Pull out every line of the listing below where "scene" appears.

(STORED DATA)
— BEGIN —

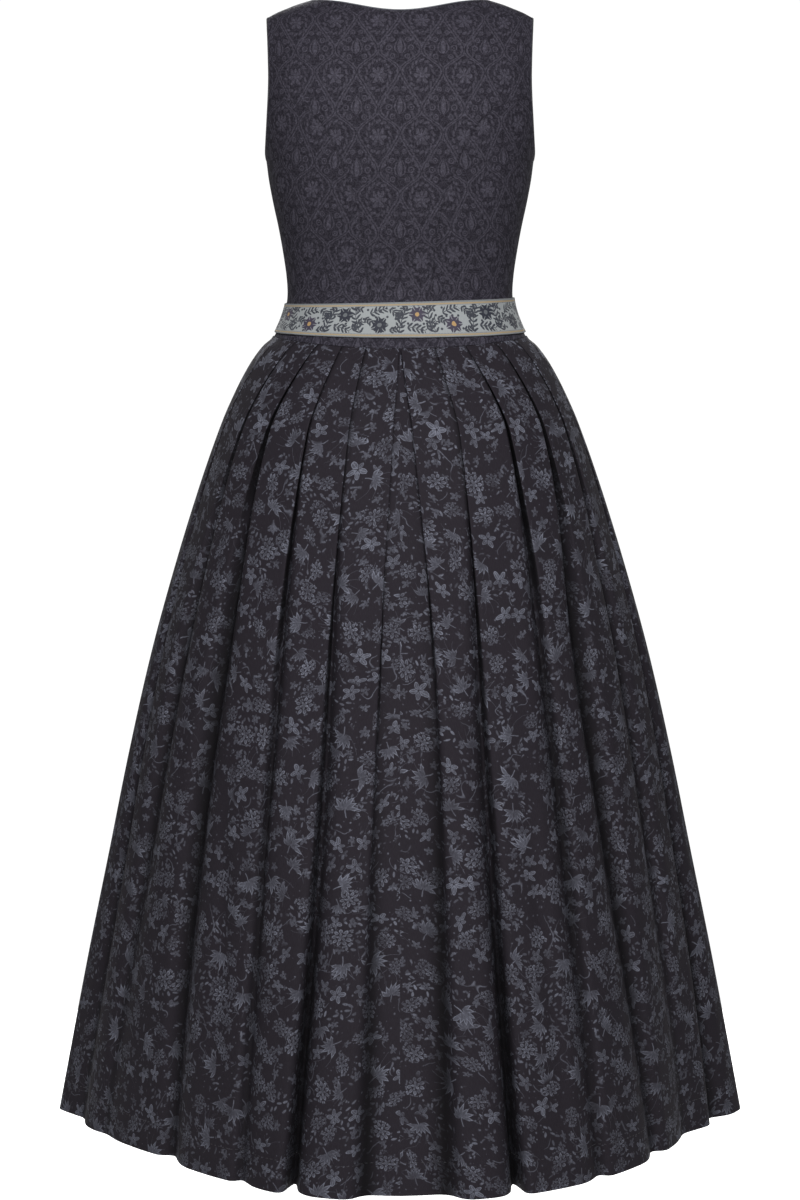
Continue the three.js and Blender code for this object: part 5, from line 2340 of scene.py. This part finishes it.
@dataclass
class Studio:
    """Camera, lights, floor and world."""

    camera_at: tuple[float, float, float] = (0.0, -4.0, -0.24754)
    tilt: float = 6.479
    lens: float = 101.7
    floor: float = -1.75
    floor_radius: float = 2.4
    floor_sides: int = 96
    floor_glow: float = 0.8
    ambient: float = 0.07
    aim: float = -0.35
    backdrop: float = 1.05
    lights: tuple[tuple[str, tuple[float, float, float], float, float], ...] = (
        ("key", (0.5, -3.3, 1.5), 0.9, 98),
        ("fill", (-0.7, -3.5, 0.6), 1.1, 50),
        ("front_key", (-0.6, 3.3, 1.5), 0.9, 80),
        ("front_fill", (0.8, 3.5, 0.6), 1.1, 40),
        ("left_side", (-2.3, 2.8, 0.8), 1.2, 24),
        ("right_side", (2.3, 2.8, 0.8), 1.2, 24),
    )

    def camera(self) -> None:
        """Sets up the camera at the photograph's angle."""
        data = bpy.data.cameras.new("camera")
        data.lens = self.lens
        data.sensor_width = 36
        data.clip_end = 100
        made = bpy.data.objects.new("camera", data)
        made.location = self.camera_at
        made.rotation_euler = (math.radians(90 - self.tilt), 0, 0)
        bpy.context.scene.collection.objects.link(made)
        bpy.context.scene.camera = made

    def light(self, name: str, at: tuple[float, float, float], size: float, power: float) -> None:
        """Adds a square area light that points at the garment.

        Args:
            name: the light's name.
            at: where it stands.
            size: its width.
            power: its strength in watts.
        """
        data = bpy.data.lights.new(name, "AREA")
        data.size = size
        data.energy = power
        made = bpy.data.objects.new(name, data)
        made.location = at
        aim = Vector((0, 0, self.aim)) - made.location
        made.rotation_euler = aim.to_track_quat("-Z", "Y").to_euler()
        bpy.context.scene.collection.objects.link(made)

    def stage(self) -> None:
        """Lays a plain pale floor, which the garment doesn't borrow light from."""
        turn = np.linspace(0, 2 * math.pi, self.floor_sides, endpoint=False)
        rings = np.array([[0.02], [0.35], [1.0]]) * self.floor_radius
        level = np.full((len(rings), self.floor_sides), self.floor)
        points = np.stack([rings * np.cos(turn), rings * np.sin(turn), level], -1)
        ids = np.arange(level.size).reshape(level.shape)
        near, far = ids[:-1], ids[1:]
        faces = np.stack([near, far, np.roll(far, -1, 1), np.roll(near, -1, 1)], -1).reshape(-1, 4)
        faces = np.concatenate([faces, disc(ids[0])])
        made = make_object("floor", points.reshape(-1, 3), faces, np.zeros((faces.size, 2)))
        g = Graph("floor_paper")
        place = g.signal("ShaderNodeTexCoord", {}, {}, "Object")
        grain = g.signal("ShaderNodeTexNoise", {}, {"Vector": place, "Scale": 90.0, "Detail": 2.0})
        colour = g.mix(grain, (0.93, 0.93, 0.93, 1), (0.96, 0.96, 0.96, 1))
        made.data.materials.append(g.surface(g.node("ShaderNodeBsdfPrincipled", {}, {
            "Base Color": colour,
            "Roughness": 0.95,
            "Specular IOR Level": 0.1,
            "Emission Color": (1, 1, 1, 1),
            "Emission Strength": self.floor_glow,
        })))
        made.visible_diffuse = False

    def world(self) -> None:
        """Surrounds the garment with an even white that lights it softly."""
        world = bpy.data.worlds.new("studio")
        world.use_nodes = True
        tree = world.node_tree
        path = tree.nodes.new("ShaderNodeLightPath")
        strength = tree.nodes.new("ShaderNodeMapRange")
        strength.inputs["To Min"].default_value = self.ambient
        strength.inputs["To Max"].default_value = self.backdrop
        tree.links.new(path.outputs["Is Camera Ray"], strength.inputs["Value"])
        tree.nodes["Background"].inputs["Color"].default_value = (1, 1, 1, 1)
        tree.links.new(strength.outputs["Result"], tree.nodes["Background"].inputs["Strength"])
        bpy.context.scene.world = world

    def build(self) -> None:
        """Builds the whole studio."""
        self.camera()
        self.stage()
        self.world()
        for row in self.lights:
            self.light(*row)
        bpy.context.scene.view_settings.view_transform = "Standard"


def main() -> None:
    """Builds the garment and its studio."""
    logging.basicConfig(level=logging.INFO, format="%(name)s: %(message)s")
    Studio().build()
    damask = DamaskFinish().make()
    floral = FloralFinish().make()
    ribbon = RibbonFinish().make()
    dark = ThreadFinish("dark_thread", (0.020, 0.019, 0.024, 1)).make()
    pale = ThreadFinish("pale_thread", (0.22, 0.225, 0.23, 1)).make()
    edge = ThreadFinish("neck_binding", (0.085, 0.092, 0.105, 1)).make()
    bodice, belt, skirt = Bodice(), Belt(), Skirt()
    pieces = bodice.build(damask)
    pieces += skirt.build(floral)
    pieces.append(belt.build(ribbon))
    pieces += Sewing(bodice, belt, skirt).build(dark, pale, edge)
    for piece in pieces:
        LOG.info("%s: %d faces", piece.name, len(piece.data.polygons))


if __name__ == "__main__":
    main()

— END —

(RIGHT ANSWER)
Continue the three.js and Blender code for this object: part 5, from line 2340 of scene.py. This part finishes it.
        bpy.context.scene.collection.objects.link(made)
        bpy.context.scene.camera = made
        bpy.context.scene.collection.objects.link(made)
        bpy.context.scene.world = world
        bpy.context.scene.view_settings.view_transform = "Standard"